Copy out each line of the data holding "joints".

### Provided material
###
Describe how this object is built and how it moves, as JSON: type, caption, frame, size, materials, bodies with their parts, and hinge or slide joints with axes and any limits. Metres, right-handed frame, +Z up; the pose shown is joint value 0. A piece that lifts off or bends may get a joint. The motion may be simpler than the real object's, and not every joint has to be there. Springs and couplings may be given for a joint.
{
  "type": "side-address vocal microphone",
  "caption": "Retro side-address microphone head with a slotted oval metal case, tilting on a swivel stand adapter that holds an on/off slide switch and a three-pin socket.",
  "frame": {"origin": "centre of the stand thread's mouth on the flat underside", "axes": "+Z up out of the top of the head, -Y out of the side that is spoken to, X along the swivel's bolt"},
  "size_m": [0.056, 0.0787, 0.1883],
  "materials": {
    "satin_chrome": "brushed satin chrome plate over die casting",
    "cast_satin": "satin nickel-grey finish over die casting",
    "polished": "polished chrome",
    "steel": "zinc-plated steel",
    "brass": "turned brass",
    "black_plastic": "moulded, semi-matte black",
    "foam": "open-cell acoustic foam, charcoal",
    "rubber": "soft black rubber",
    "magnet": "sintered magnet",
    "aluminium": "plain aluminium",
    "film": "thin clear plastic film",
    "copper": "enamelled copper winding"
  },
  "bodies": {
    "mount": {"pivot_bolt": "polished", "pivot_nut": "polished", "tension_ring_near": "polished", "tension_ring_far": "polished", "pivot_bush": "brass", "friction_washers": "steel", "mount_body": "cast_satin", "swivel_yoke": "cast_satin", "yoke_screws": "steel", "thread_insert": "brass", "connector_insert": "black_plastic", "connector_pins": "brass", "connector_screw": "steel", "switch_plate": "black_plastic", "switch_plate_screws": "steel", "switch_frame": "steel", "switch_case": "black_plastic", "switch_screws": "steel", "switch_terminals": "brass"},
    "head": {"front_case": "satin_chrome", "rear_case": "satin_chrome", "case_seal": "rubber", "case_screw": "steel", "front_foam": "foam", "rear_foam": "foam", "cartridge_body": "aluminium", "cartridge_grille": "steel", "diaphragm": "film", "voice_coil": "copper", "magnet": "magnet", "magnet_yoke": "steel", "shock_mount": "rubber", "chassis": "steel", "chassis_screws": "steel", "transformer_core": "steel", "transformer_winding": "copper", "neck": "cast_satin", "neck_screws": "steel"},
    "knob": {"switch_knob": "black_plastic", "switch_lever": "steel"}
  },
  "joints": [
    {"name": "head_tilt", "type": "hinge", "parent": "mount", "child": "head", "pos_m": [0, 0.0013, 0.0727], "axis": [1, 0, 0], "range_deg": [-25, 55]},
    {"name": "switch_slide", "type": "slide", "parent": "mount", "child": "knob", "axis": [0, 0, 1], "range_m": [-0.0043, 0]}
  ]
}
###
### Response
Describe how this object is built and how it moves, as JSON: type, caption, frame, size, materials, bodies with their parts, and hinge or slide joints with axes and any limits. Metres, right-handed frame, +Z up; the pose shown is joint value 0. A piece that lifts off or bends may get a joint. The motion may be simpler than the real object's, and not every joint has to be there. Springs and couplings may be given for a joint.
  "joints": [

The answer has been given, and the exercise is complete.